A brief summary (300 words or fewer) that appears at the top of every patent. The abstract describes what the invention does in general terms. Legally, it has almost no weight — courts use the claims to determine what a patent covers, not the abstract. The abstract is useful mainly for quickly scanning patents during a prior art search.

Anticipation

A legal standard for rejecting a patent claim. If every element of a claim was already disclosed in a single prior art reference — in a patent, article, or product — the claim is "anticipated" and cannot be patented. Anticipation requires a single source to contain every element; if you need two sources, it's an obviousness argument, not anticipation.

Appeal

A request to have a patent examiner's rejection reviewed by a higher authority. After receiving multiple rejections, an applicant can appeal to the Patent Trial and Appeal Board (PTAB) within the USPTO, and from there to federal court. Appeals are expensive and slow, but sometimes necessary when an examiner applies the law incorrectly.

Art unit

A group of patent examiners at the USPTO who specialize in a particular technology area. Each application is assigned to the art unit whose examiners are trained in the relevant field. The art unit assignment matters because examiner expertise — and rejection rates — vary significantly across technology areas.

Assignee

The legal owner of a patent, who may or may not be the inventor.

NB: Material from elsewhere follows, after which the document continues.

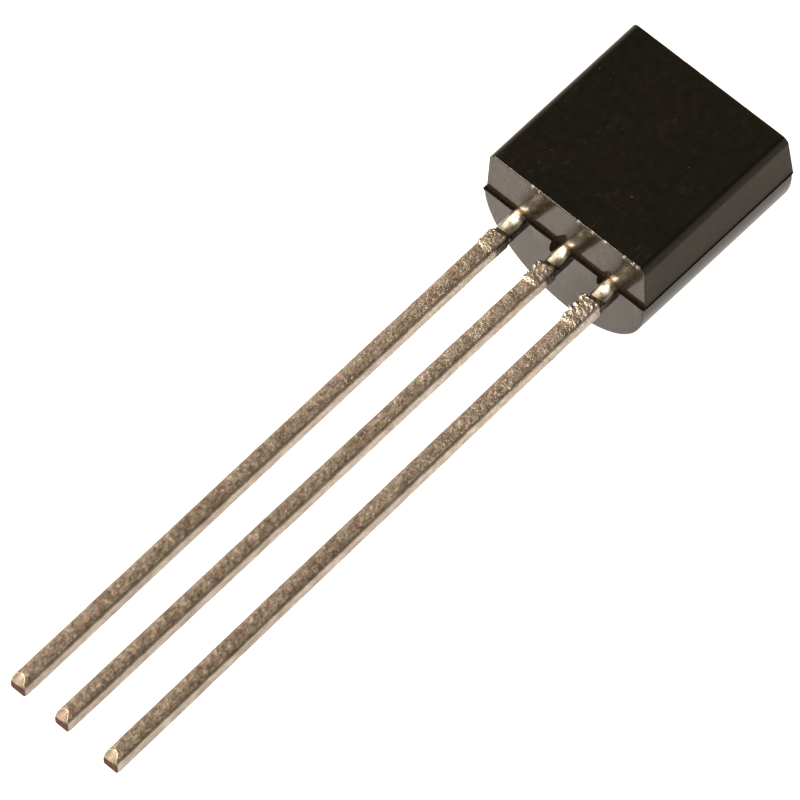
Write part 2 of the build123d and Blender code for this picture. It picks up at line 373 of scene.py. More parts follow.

When an employee invents something in the course of their employment, most companies require inventors to assign patent rights to the employer. The assignee appears on the patent document and has the right to license or enforce the patent.

Basis for rejection

The specific legal grounds a patent examiner cites when refusing to allow a claim. Common bases include lack of novelty (35 USC § 102), obviousness (35 USC § 103), failure to fully describe the invention (35 USC § 112), and unpatentable subject matter (35 USC § 101). An office action will state the basis for each rejection, and applicants must address each one in their response.